Line 53: (addRes(&seats);) Passing argument 1 of 'addRes' from incompatible pointer type.
Line 3: (void addRes(int ** seats[]){) Expected 'int ***' but argument is of type 'int *(*)[50]'.
On running the program it gets to
How many seats do you require?
and does nothing after entering a value.
Any help would be much appreciated!
Declaration int **seats[] in function parameter is == int ***seats, and this means type of *seats[i] is int* and you are assigning a number to it, that is incompatible type error:
*seats[i] = 1;
^ ^ int
|
int*
incompatible types
Next in addRes(&seats);
seats in array of pointer its type if int*[50] that &seat is pointer of array and type of &seat is int*(*)[50] Where as function argument type is int ***, so again type incompatible error.

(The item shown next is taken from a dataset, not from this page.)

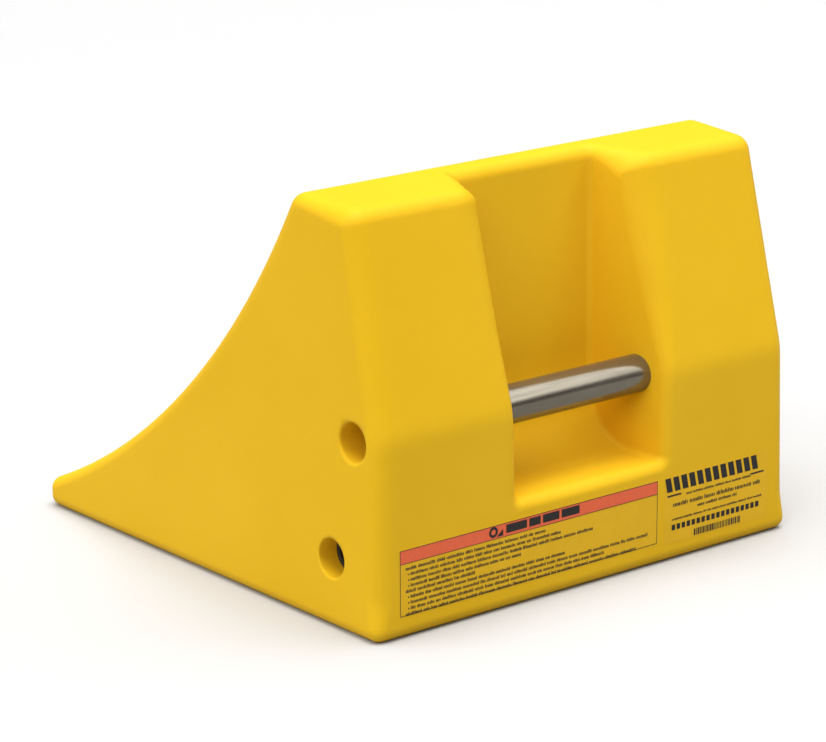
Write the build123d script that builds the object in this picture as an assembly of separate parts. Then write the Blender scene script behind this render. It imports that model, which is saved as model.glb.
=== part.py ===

Notice you are also getting a reasonable error message from compiler: Expected 'int ***' but argument is of type 'int * (*)[50]'.
Suggestion:
As I can see in your code, you don't allocate memory for seats[i] in your function addRes() and So as I understand you not need to declare seat[] array as array of pointers but you need simple array of int.
Change declaration in main():
int *seats[50] = {0};
should be just:
int seats[50] = {0};
// removed * before seats
Next just pass seats[] array's name to addRes() function where declaration of function should be
addRes(int* seats)
or addRes(int seats[])
it make your work pretty simple in function addRes() you can access its elements as seats[i] ( and it no need to use extra * operator).
Length of array:
One more conceptional problem in your code that you are using sizeof(*seats) to know the length of array. Its wrong! because in addRes() function seats is not more an array but a pointer so it will give you the size of address ( but not array length).
And yes to inform about size of seats[] in addRes() function send an extra parameter called length, so finally declare addRes() as follows (read comments):
void addRes(int seats[], int length){
// access seat as
// seat[i] = 10;
// where i < length
}
Call this function from main() as follows:
addRes(seats, 50);
// no need to use &
One more problem that presently you are not facing but you will encounter soon as you will run you code that scanf() need extra enter in function addRes(). To resolve it change: scanf("%i\n", &s); as scanf("%i", &s); no need of extra \n in format string in scanf().
int *seats[50] = {0};
This is an array of integer pointers, all you need is an actual array so drop the * resulting in int seats[50] = {0};.
Also your function signature for an array is wrong, void addRes(int seats[]) will do fine.
Finally, to pass an array to that new signature, you can pass the array directly without any unary address-of operators (arrays will decay to a pointer when passed as an argument to a function):
addRes(seats);
Also as pointed out, when assigning to an array element, you need to drop the *:
seats[i]=1;
Is more than enough. Same goes for the if statements and the like where you do a comparison against an array element.
Regarding your addRes function:
for(i=0;i<=sizeof(*seats);i++)
You will only get the size of the pointer this way, which on a 32bit machine is 4. This trick will not work on an array passed to a function. You will need to pass the array separately.
You can fix it in the following way:
Change the function signature of address to this:
void addRes(int seats[], int size)
Pass the size in one of the following ways in main:
Directly: addRes(seats, 50);
Indirectly: addRes(seats, sizeof(seats)/sizeof(int));
Note that the above only works on local to the scope of this function arrays, it won't work on an array you've obtained as an argument to a function (or dynamically allocated arrays).
Another issue is to do with scanf, you should drop the \n. Use scanf("%i", &s);